Open lcabrini opened 9 years ago

lcabrini commented 9 years ago

In the sys module there is a list called argv which gives access to command-line arguments. Actually sys.argv[0] gives you the name of the script. The command-line arguments start from sys.argv[1]. If you want to know the number of elements in argv you can use.

import sys
len(sys.argv)

If you want to know the number of command-line arguments especially you rather use:

len(sys.argv[1:])

This is called slicing, sys.argv[1:] will start from index 1. You can use this to iterate through the arguments with

for a in sys.argv[1:]:

Write a program, called args.py that prints the name of the script, the number of command-line arguments the program received and list the arguments as well.

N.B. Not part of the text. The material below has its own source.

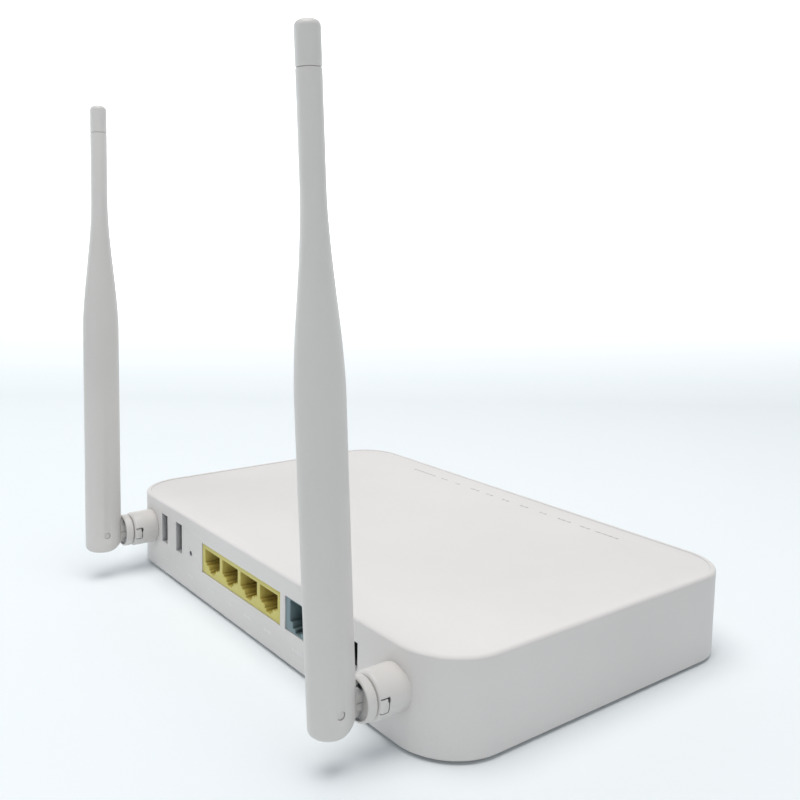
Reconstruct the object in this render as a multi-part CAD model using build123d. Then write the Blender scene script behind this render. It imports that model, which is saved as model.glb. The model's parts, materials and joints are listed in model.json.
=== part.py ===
from build123d import *
import math
import os

# Optical network terminal: a low rectangular housing with two hinged aerials on its rear panel.
# Origin: on the surface it stands on, under the middle of the housing.
# +Z is up, the status-light edge faces -Y, and the socket panel faces +Y. All sizes are millimetres.

# Housing
body_width = 209.5
body_depth = 136.0
shell_height = 29.7
foot_height = 1.2
wall = 2.2
rear_corner_radius = 20.0
front_corner_radius = 18.5
top_edge_radius = 0.8
rim_width = 1.8
rim_depth = 0.25
cover_gap = 0.15
base_thickness = 2.0

# Circuit board
board_height = 10.2
board_thickness = 1.6
board_half_width = 86.0
board_front = -50.0
board_rear = 65.0

# Rear panel sockets: X of each centre, seen from behind the +X side is on the left
usb_centres = (70.55, 56.9)
usb_slot_width = 5.4
usb_slot_height = 12.0
usb_axis_height = 20.05
reset_x = 46.05
reset_height = 16.8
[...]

Here is an example of the output you should get:

$ args.py a b c "hello there" 1 2 3
The script name is ./args.py
Got 7 command-line arguments
Here they are:
  1. a
  2. b
  3. c
  4. "hello there"
  5. 1
  6. 2
  7. 3
Prince-linux commented 9 years ago

having difficulty with this issue. Kindly help out please.

lcabrini commented 9 years ago

have you written any code for this? if so, so a commit but without adding closes #16. Instead type ref #16

I'm not sure where you are struggling. Maybe if I see some code I'll know better.